# Exercise directions:
Output a verbatim copy of the data, cut off after the line that contains "ROLL_GAP = 0.15".

»»

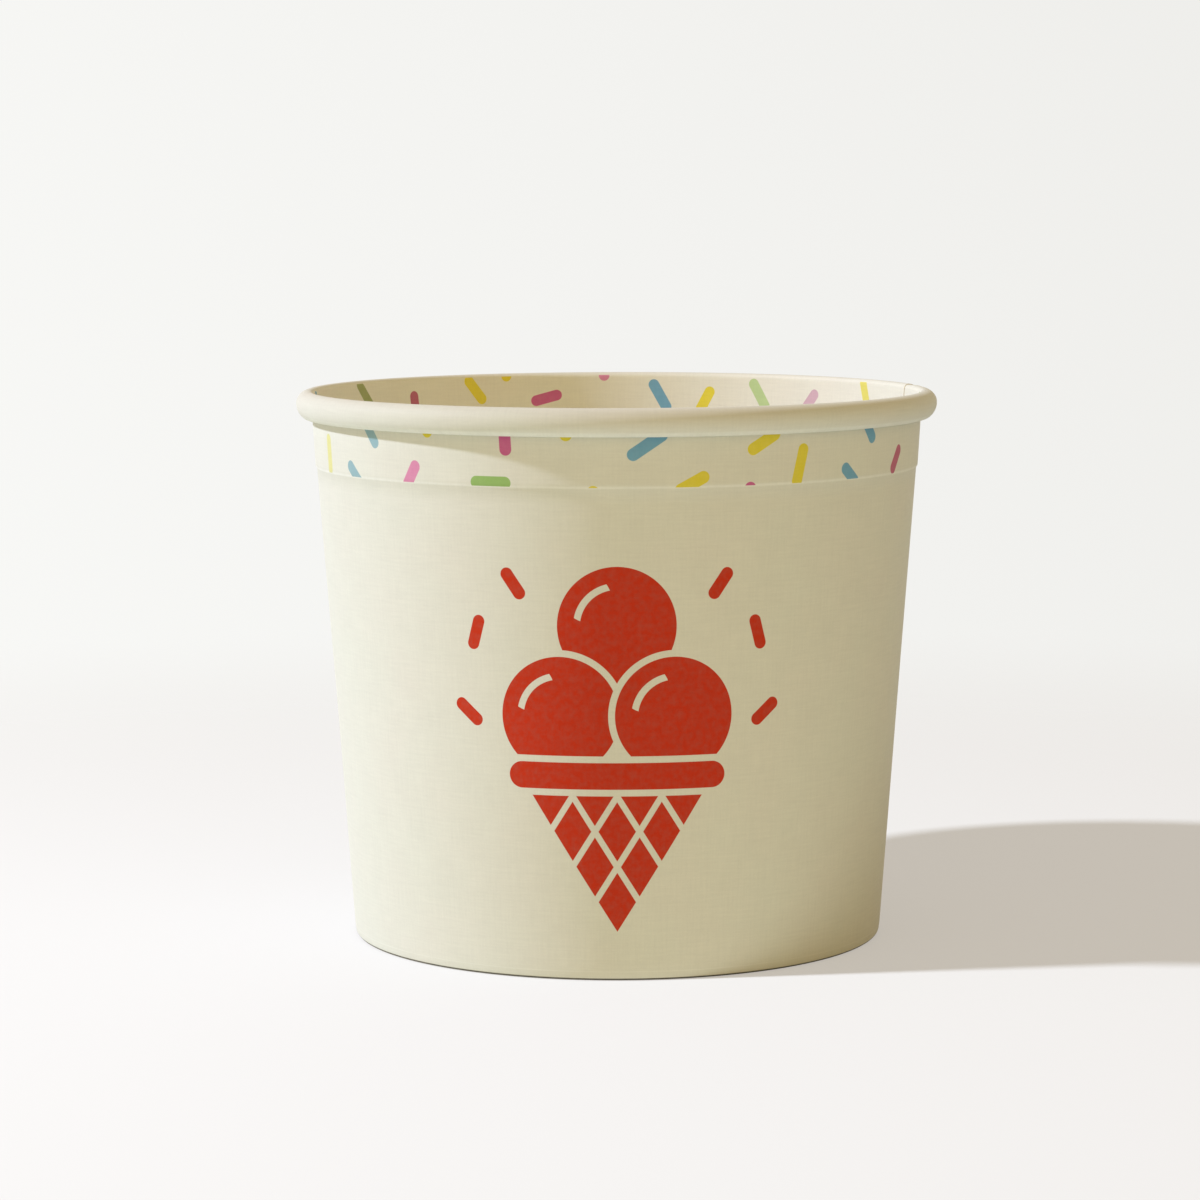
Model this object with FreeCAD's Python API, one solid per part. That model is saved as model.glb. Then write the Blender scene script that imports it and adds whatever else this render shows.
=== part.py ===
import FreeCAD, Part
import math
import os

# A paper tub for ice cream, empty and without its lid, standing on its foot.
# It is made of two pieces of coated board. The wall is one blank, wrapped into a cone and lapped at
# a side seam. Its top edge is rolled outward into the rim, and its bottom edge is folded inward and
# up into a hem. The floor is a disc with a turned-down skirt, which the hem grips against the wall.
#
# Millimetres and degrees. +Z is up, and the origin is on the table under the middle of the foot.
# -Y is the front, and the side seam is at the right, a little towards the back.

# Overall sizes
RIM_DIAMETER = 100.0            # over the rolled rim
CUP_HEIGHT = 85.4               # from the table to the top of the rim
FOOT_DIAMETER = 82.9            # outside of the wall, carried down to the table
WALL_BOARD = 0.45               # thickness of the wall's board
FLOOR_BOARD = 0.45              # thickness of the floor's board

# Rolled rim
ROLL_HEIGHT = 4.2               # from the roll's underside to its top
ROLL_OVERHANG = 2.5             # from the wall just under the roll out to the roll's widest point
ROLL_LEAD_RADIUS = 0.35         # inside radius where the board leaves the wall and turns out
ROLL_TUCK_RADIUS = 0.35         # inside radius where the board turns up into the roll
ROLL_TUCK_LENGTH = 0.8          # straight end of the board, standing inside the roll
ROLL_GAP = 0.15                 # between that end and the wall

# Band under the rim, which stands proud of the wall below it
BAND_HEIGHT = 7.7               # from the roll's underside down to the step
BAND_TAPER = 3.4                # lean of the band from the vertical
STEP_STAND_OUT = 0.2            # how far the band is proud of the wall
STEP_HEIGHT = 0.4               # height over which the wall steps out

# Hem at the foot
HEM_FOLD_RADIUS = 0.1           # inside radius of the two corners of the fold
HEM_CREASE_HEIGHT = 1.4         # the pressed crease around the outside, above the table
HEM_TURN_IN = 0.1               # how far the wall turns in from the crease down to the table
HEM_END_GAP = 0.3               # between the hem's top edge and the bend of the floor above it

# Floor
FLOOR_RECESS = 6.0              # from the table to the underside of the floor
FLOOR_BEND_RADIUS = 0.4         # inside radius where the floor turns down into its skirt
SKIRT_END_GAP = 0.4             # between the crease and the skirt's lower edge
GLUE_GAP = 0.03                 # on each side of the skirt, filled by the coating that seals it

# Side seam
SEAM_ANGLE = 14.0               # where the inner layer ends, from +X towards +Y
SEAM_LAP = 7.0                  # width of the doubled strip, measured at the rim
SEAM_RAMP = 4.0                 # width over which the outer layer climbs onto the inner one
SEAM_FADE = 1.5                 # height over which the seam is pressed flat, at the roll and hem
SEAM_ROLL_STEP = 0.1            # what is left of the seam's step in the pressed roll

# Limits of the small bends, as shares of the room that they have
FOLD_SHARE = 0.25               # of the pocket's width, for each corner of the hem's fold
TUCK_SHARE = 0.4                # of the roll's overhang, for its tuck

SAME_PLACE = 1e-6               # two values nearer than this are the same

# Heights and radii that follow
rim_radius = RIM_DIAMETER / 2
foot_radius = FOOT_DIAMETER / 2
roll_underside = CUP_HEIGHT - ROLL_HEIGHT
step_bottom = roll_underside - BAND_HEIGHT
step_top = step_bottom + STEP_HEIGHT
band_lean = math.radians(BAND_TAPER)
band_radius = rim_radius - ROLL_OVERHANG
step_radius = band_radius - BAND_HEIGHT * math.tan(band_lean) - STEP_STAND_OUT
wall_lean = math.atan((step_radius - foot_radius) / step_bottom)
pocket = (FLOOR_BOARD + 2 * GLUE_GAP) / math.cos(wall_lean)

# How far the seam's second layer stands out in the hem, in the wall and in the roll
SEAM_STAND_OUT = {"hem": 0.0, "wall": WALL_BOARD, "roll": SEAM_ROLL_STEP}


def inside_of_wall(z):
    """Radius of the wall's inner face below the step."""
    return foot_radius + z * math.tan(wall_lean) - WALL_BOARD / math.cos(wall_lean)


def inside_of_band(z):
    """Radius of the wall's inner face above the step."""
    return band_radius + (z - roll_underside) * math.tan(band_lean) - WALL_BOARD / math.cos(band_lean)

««

# Written reply:
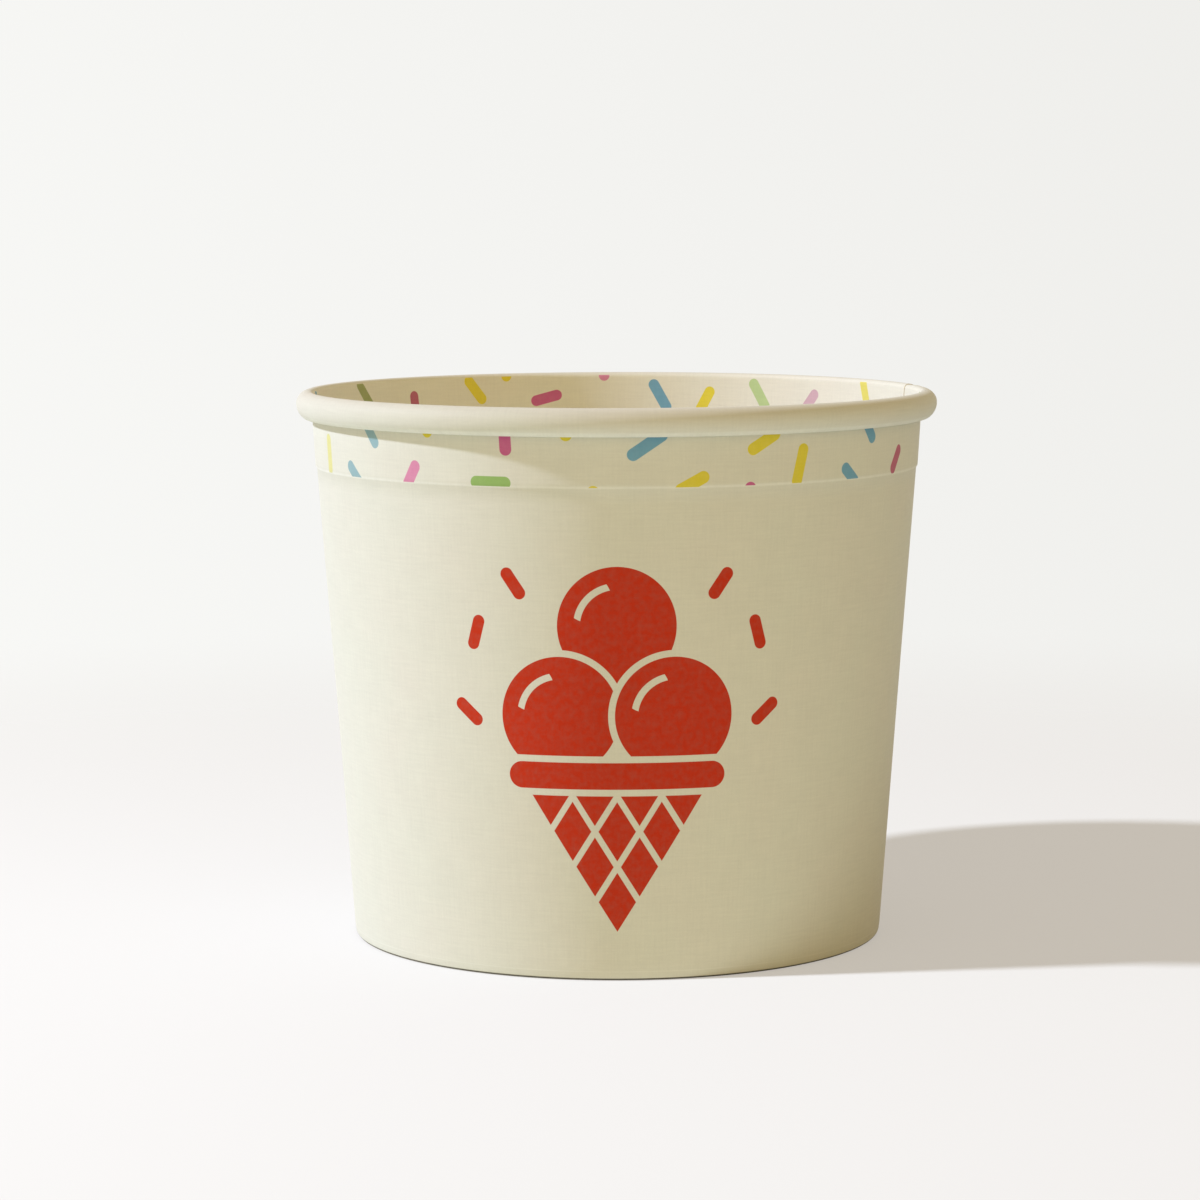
Model this object with FreeCAD's Python API, one solid per part. That model is saved as model.glb. Then write the Blender scene script that imports it and adds whatever else this render shows.
=== part.py ===
import FreeCAD, Part
import math
import os

# A paper tub for ice cream, empty and without its lid, standing on its foot.
# It is made of two pieces of coated board. The wall is one blank, wrapped into a cone and lapped at
# a side seam. Its top edge is rolled outward into the rim, and its bottom edge is folded inward and
# up into a hem. The floor is a disc with a turned-down skirt, which the hem grips against the wall.
#
# Millimetres and degrees. +Z is up, and the origin is on the table under the middle of the foot.
# -Y is the front, and the side seam is at the right, a little towards the back.

# Overall sizes
RIM_DIAMETER = 100.0            # over the rolled rim
CUP_HEIGHT = 85.4               # from the table to the top of the rim
FOOT_DIAMETER = 82.9            # outside of the wall, carried down to the table
WALL_BOARD = 0.45               # thickness of the wall's board
FLOOR_BOARD = 0.45              # thickness of the floor's board

# Rolled rim
ROLL_HEIGHT = 4.2               # from the roll's underside to its top
ROLL_OVERHANG = 2.5             # from the wall just under the roll out to the roll's widest point
ROLL_LEAD_RADIUS = 0.35         # inside radius where the board leaves the wall and turns out
ROLL_TUCK_RADIUS = 0.35         # inside radius where the board turns up into the roll
ROLL_TUCK_LENGTH = 0.8          # straight end of the board, standing inside the roll
ROLL_GAP = 0.15                 # between that end and the wall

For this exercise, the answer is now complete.